The Group Isomorphism problem consists in deciding whether two input
groups $G_1$ and $G_2$ given by their multiplication tables are
isomorphic. We first give a 2-round Arthur-Merlin protocol for the
Group Non-Isomorphism problem such that on input groups $(G_1,G_2)$
of size $n$, Arthur uses $O(\log^6 n)$ random bits and Merlin uses
$O(\log^2 n)$ nondeterministic bits. We derandomize this protocol
for the case of solvable groups showing the following two results:

\begin{itemize}
\item[(a)] When the input groups are solvable, we give a uniform NP
machine for Group Non-Isomorphism, that works correctly on all but
$2^{{\rm polylog}(n)}$ inputs of any length $n$. Furthermore, this
NP machine is always correct when the input groups are
nonisomorphic.
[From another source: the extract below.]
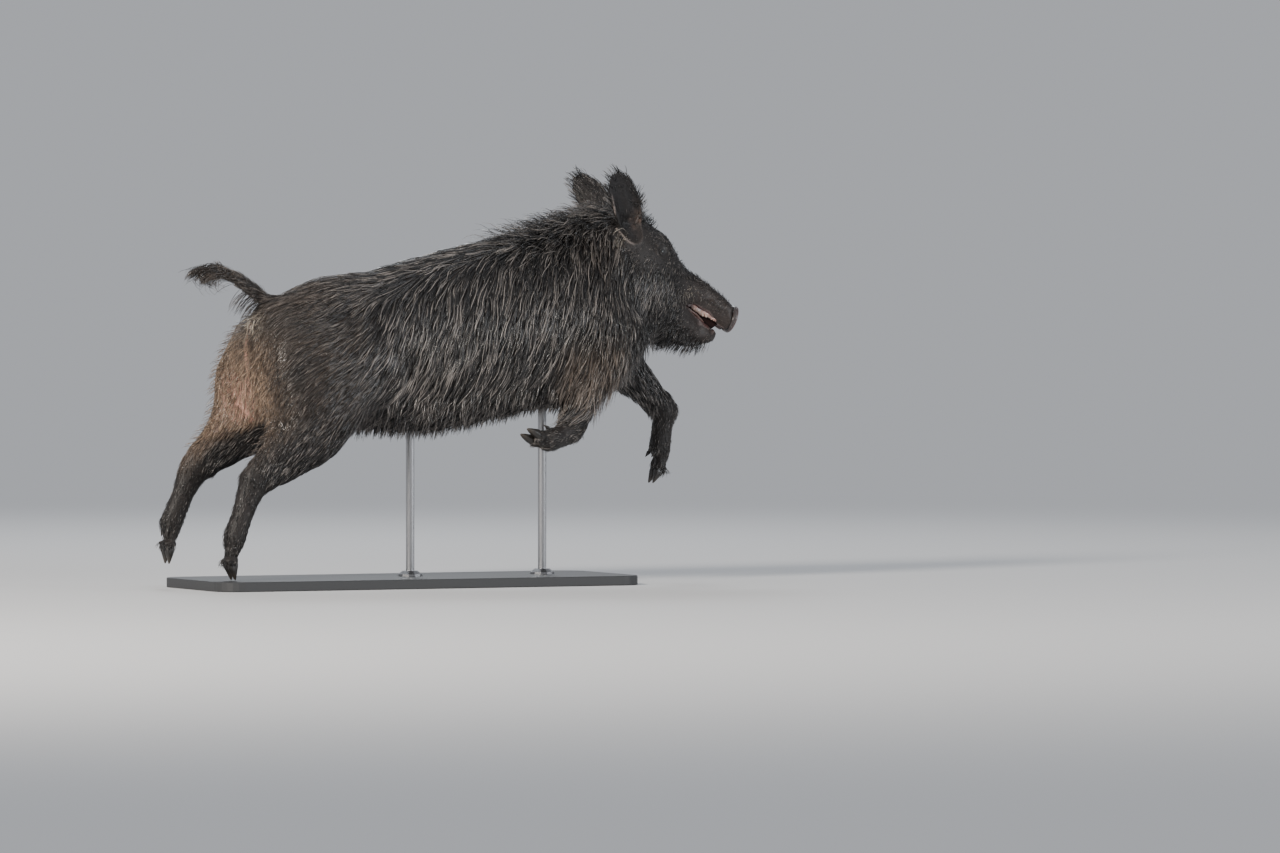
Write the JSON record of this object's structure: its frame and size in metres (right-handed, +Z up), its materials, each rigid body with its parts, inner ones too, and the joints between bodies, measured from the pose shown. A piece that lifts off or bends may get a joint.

The NP machine is obtained by an unconditional
derandomization of the AM protocol, and the derandomization is done
using the Goldreich and Wigderson method \cite{GW} of extracting
randomness from the input.
\item[(b)] Using the Nisan-Wigderson generator we get another
derandomization of the above AM protocol under the assumption that
$\EXP\not\subseteq \ioPSPACE$. Thus, $\EXP\not\subseteq\ioPSPACE$
implies that Group Isomorphism for solvable groups is in
$\NP\cap\coNP$.
\end{itemize}

Finally, we use the above AM protocol to show that Group Isomorphism
(for arbitrary groups) cannot be complete for the limited
nondeterminism class $\NP(\log^2 n)$ unless the coNP-complete problem
$\overline{\clique}$ has polynomial-size proofs that can be checked in
subexponential time with a polynomial-size advice. We also show that
the hardness of Group Isomorphism for the parameterized class W[1]
would have a similar unlikely consequence for $\overline{\clique}$.